→ Task prompt
Counting only lines that hold "materials", give the total and nothing more.
----------
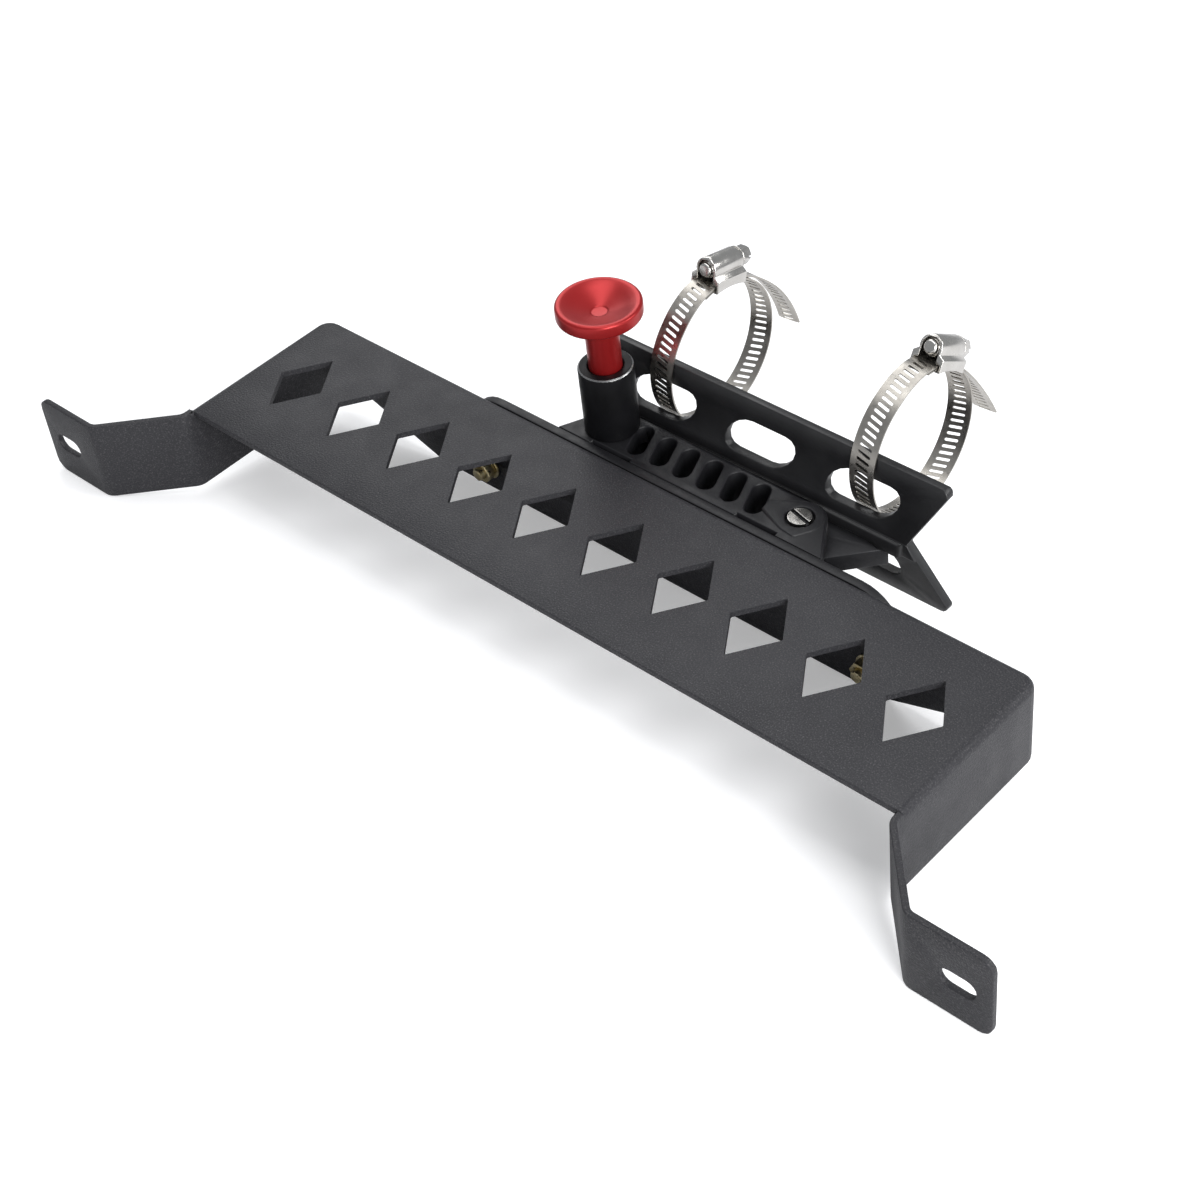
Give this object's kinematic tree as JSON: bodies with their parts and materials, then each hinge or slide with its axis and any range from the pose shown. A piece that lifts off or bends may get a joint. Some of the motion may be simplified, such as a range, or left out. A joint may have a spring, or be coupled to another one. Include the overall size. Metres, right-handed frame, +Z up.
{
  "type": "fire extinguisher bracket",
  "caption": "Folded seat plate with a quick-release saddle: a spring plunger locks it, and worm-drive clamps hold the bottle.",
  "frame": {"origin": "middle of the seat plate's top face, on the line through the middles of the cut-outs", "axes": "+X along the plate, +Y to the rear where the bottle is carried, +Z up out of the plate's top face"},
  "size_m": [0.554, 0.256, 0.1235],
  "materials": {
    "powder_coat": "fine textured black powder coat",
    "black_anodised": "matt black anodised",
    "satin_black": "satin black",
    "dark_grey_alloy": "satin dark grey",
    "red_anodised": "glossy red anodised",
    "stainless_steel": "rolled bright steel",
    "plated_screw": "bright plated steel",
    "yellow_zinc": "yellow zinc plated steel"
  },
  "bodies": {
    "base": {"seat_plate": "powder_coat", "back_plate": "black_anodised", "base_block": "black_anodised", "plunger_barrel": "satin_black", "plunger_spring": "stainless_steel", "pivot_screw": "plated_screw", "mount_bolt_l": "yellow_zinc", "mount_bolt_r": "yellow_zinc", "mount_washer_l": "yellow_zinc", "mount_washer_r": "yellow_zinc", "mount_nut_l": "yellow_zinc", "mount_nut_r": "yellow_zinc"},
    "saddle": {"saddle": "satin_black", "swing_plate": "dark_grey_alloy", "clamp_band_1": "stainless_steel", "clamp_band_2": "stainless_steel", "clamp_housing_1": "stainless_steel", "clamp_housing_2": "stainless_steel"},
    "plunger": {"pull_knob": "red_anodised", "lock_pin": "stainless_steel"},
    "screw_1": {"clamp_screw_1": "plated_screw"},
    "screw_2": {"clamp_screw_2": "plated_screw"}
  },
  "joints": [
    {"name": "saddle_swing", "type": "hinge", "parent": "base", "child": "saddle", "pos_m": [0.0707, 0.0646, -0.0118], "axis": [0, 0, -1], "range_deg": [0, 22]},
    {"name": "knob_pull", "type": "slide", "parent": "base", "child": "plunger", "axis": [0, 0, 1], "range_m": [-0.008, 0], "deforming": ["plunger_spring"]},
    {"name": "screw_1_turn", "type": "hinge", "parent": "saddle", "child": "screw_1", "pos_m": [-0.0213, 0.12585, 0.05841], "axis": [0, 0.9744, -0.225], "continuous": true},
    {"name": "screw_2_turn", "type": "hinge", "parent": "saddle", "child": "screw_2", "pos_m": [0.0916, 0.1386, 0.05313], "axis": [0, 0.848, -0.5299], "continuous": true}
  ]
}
----------
→ Worked answer
2